The brothers are, even to their father, virtually identical. "I think Jose is maybe an inch taller," says Jose Sr., "and he has a birthmark behind a knuckle on his right hand. When the boys were little, I identified them that way. Now they both have the same long necks and broad shoulders. Sometimes I still have to look at them twice. And they have the same personality; they're both very nice guys. They take after me."

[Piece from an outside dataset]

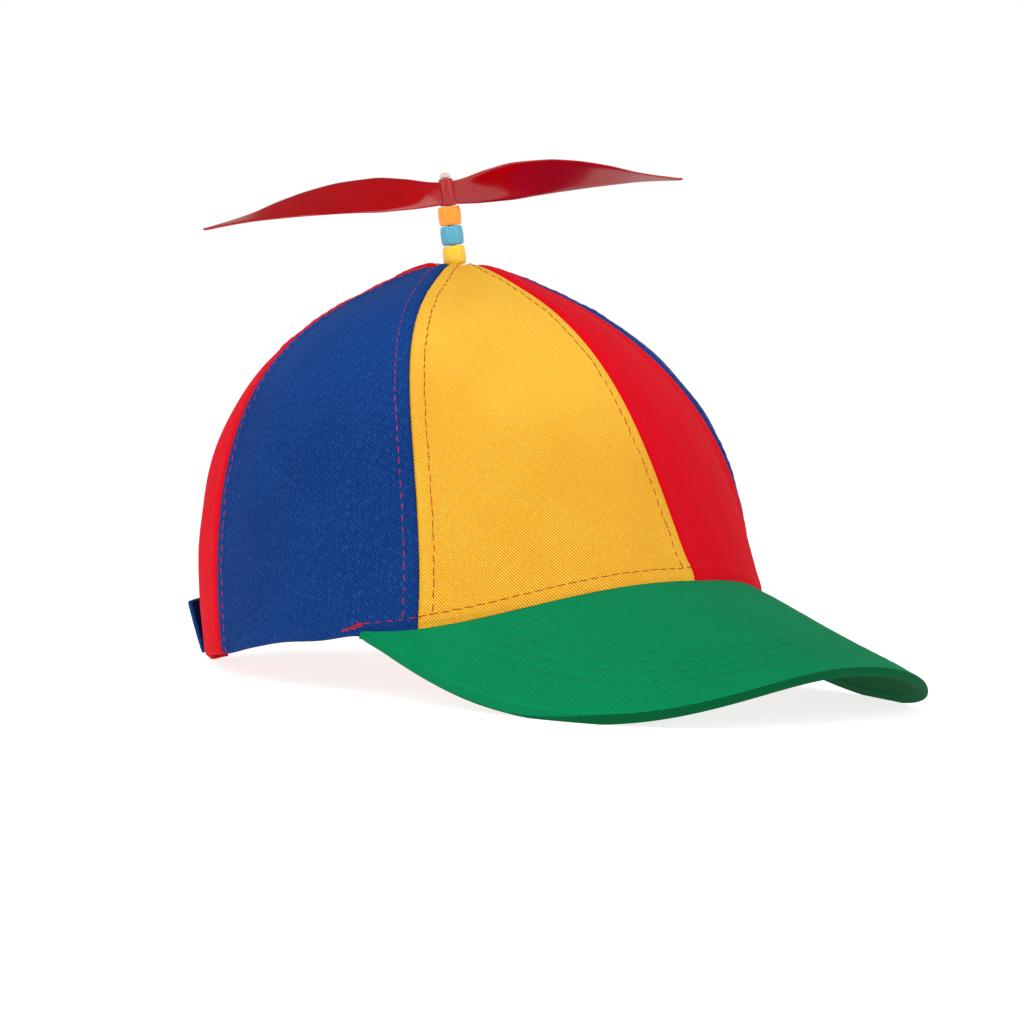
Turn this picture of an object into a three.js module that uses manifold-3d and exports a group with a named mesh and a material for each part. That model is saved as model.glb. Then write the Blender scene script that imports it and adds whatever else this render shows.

Both were skinny as kids, says Jose. "I was about six foot one, 155 pounds, when I started high school, about 170 when I graduated. I didn't even play on the varsity until my senior year." But he hit .400 then and attracted the notice of the A's scout for the Miami area, Camilo Pascual, a Cuban-born big league pitcher for 18 years. The Canseco boys had grown up playing ball with Pascual's son, Burt, in their neighborhood. Another Cuban neighbor was former big leaguer Jose Tartabull, whose son Danny is now a rookie flash with Seattle.
Canseco was drafted in the 15th round by Oakland in 1982. His brother was signed by the Yankees as a pitcher but has since been shifted to the outfield and is playing for Sarasota in the Rookie League. Just before she died in April 1984 of a brain hemorrhage, their mother visited a psychic in Miami. "She didn't go to a fortune-teller or anyone like that," says Jose Sr. "No, the woman she saw was more serious than that, a real psychic. And she told my wife that both of our boys would become popular in sports, but that one of them would get there first and would become very famous. It has all happened."
Rick Langford, once the workhorse of the A's pitching staff, now at 34 a sometime starter trying to hang on, watched the strapping Canseco in the Oakland clubhouse recently with just a touch of wistfulness. "Look at him," Langford said, shaking his head. "It must really be something to be 21 and able to do the things that kid can do."
The A's feel right now there are few limits on what that kid can do and that what he's doing in the batting cage before games is just a preview of things to come. If that's true, then, by heaven, "you ain't seen nothin' yet."